Do this:
Restate word for word the lines beginning at the one that contains "tile = with_scored_line(with_nail_hole(shell()))" and ending at the one that contains "from mathutils import Matrix, Vector, noise"; include both and nothing else.

Supplied material:

= = = =

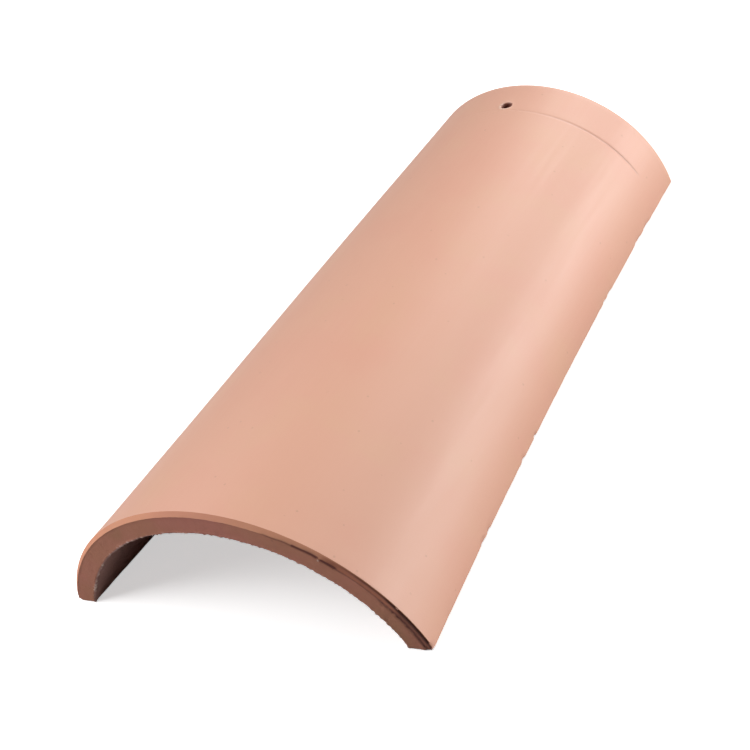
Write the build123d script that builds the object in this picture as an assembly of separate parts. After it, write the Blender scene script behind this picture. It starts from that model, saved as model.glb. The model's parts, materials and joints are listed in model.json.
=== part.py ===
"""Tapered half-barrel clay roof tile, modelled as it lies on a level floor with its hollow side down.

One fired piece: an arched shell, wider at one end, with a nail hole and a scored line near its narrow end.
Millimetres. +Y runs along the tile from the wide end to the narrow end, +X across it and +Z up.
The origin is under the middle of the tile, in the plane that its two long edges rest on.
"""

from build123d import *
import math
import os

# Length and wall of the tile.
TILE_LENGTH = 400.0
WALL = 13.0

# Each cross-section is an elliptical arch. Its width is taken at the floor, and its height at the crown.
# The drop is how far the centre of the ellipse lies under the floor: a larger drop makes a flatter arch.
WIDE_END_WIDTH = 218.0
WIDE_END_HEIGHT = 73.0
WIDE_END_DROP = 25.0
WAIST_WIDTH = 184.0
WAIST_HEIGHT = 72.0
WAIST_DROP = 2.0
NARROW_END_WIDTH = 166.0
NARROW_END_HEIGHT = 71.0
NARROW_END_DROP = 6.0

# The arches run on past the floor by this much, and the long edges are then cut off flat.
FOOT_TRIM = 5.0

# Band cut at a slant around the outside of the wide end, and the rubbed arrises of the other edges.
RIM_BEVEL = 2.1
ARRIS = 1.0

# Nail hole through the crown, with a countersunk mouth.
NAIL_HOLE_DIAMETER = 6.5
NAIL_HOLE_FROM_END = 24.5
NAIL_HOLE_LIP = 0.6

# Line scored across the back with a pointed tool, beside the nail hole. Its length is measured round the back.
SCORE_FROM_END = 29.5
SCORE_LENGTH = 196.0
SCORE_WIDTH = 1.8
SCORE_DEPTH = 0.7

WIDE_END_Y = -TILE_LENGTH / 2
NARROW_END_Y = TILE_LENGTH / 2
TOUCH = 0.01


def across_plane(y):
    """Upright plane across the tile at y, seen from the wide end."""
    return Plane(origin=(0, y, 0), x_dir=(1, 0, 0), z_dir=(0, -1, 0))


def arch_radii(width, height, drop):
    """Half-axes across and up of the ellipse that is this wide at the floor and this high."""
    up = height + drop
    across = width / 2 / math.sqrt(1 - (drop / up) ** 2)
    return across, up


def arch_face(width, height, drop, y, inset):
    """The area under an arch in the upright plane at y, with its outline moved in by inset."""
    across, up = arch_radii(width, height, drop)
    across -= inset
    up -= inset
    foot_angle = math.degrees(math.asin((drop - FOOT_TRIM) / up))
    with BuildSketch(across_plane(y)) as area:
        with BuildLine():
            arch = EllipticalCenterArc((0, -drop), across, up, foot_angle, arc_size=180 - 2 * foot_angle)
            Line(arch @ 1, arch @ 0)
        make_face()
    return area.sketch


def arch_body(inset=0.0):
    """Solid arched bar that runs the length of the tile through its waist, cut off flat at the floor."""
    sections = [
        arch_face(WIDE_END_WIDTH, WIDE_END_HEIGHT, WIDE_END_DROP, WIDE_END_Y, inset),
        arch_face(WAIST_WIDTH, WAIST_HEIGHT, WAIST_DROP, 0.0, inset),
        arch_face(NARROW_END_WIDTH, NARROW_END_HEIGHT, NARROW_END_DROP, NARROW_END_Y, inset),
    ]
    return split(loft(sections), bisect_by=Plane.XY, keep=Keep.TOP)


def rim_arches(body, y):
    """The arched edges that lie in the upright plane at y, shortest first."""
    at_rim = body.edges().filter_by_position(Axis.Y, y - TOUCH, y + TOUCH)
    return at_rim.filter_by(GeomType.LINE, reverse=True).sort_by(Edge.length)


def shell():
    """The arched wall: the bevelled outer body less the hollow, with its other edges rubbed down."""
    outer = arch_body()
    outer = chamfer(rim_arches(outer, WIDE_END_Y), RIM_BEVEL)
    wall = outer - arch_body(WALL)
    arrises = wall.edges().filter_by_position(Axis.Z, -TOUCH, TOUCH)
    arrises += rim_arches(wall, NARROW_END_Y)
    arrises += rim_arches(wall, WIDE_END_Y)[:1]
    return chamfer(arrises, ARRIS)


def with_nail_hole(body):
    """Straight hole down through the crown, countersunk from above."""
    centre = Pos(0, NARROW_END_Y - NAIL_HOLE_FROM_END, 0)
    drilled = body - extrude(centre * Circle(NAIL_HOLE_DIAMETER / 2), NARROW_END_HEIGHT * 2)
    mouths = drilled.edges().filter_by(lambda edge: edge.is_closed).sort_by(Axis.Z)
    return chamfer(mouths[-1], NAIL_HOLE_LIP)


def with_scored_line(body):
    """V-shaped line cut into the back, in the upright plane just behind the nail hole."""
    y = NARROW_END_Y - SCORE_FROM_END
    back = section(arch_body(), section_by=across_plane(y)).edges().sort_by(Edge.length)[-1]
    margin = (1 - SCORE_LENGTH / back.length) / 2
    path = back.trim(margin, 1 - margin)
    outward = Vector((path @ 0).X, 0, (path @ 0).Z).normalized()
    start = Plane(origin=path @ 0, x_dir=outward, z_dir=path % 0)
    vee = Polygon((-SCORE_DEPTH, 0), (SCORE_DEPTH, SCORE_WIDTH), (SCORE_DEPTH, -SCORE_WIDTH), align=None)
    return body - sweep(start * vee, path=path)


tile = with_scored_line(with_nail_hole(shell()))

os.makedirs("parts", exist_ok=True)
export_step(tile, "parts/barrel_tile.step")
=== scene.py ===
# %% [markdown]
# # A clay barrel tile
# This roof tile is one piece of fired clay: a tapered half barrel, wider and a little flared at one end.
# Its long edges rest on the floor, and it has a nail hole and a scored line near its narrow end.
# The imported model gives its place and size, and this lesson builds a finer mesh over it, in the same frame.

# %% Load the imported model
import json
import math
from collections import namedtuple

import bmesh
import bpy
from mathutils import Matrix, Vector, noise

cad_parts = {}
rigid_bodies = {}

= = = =

Worked answer:
tile = with_scored_line(with_nail_hole(shell()))

os.makedirs("parts", exist_ok=True)
export_step(tile, "parts/barrel_tile.step")
=== scene.py ===
# %% [markdown]
# # A clay barrel tile
# This roof tile is one piece of fired clay: a tapered half barrel, wider and a little flared at one end.
# Its long edges rest on the floor, and it has a nail hole and a scored line near its narrow end.
# The imported model gives its place and size, and this lesson builds a finer mesh over it, in the same frame.

# %% Load the imported model
import json
import math
from collections import namedtuple

import bmesh
import bpy
from mathutils import Matrix, Vector, noise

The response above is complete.